> Written exercise
Of the material below, the lines to be retyped are those from the line containing "Reconstruct the object" through the line containing "V = FreeCAD.Vector", inclusive; reproduce them exactly.
** Begin Exercise material **
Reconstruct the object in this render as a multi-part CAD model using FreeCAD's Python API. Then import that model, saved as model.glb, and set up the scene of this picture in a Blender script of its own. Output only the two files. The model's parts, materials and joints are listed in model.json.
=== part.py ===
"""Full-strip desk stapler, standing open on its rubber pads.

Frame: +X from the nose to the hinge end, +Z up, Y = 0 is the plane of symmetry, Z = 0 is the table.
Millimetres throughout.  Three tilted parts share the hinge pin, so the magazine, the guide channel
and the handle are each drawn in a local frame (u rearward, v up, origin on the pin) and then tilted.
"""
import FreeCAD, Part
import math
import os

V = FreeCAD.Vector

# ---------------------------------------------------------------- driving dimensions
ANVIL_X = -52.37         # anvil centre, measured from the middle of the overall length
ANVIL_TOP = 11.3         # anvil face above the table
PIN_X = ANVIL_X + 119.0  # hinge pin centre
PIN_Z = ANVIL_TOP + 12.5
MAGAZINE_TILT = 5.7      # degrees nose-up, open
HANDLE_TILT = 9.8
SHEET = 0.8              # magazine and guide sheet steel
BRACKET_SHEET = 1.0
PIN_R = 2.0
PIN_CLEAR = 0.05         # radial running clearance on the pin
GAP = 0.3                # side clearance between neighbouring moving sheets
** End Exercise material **
** Begin Exercise material **
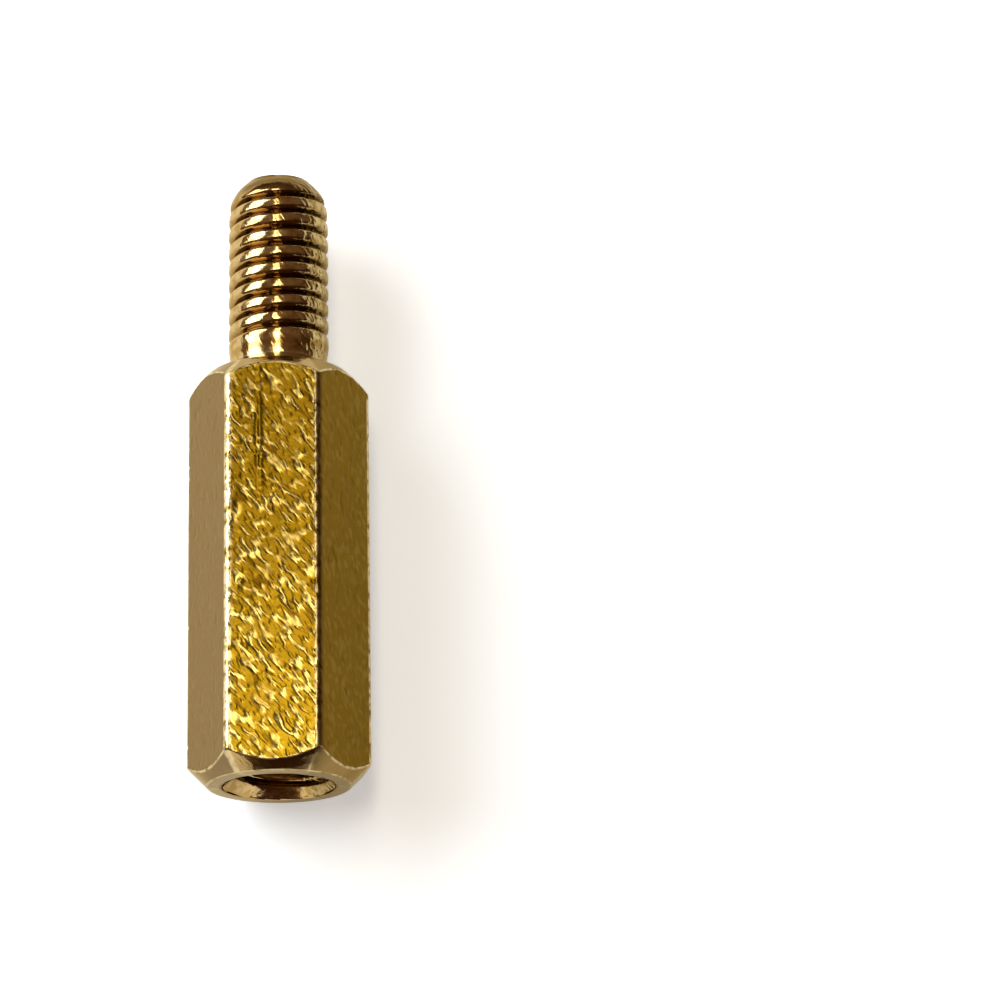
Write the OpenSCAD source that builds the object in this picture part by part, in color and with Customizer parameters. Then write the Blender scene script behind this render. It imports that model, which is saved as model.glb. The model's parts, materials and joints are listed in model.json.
** End Exercise material **
> Task response
Reconstruct the object in this render as a multi-part CAD model using FreeCAD's Python API. Then import that model, saved as model.glb, and set up the scene of this picture in a Blender script of its own. Output only the two files. The model's parts, materials and joints are listed in model.json.
=== part.py ===
"""Full-strip desk stapler, standing open on its rubber pads.

Frame: +X from the nose to the hinge end, +Z up, Y = 0 is the plane of symmetry, Z = 0 is the table.
Millimetres throughout.  Three tilted parts share the hinge pin, so the magazine, the guide channel
and the handle are each drawn in a local frame (u rearward, v up, origin on the pin) and then tilted.
"""
import FreeCAD, Part
import math
import os

V = FreeCAD.Vector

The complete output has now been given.